Mmmm… who doesn’t love Gingerbread? Who doesn’t love Swiss roll? How about combining those two favourites in a single yummy cake?? 😀 The Gingerbread Swiss roll with Lingonberry Cream is a spicy, creamy, moist and sweet cake. Perfect for Christmas and is also absolutely delicious all-year-round. The Swedish Lingonberry jam is a great fit to the spicy ingredients such as ginger and cloves. 😀
Recipe (makes 15 slices)
- 3 eggs
- 1 1/2 dl granulated sugar
- 2 dl plain flour
- 1 teaspoon ginger
- 2 teaspoons cinnamon
- 1 teaspoon cloves
- 1 teaspoon cardamom
- 1/2 teaspoon bicarbonate of soda
- 2 tablespoon sour milk or yoghurt
- 2 1/2 dl single cream
- 1 1/4 dl Lingonberry jam
Preheat the oven to 225 degrees C.
Whisk eggs and sugar until fluffy.
Mix the dry ingredients. Pour them into the egg and sugar mixture and stir well. Finally, stir in the sour milk/yoghurt.
Spread the mixture over the parchment paper onto a baking sheet. Bake in the middle of the oven for about 5-6 minutes.

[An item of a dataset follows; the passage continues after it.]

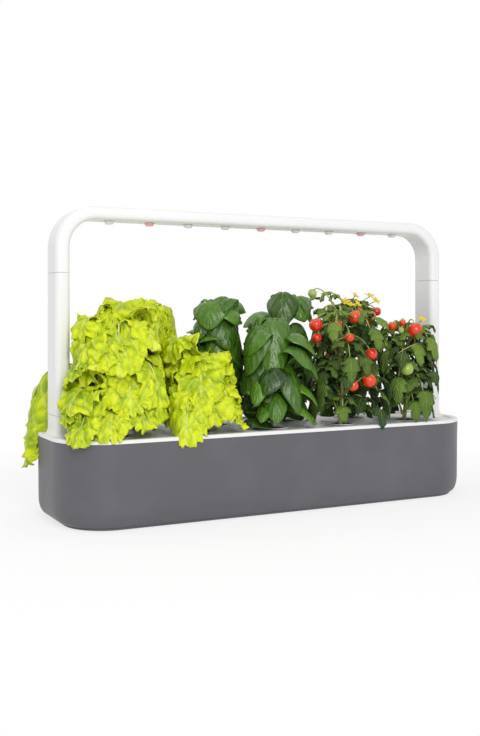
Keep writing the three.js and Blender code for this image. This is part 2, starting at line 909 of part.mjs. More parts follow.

Sweeten the cake on the surface with granulated sugar and place it on a parchment paper.
Cover the cake with a bit damp tea towel and let it cool.
Whisk the cream until fluffy and mix it with the Lingonberry jam. Spread the cream over the cake and roll it. Put it afterwards in the freezer. Take it out about 30 minutes before serving.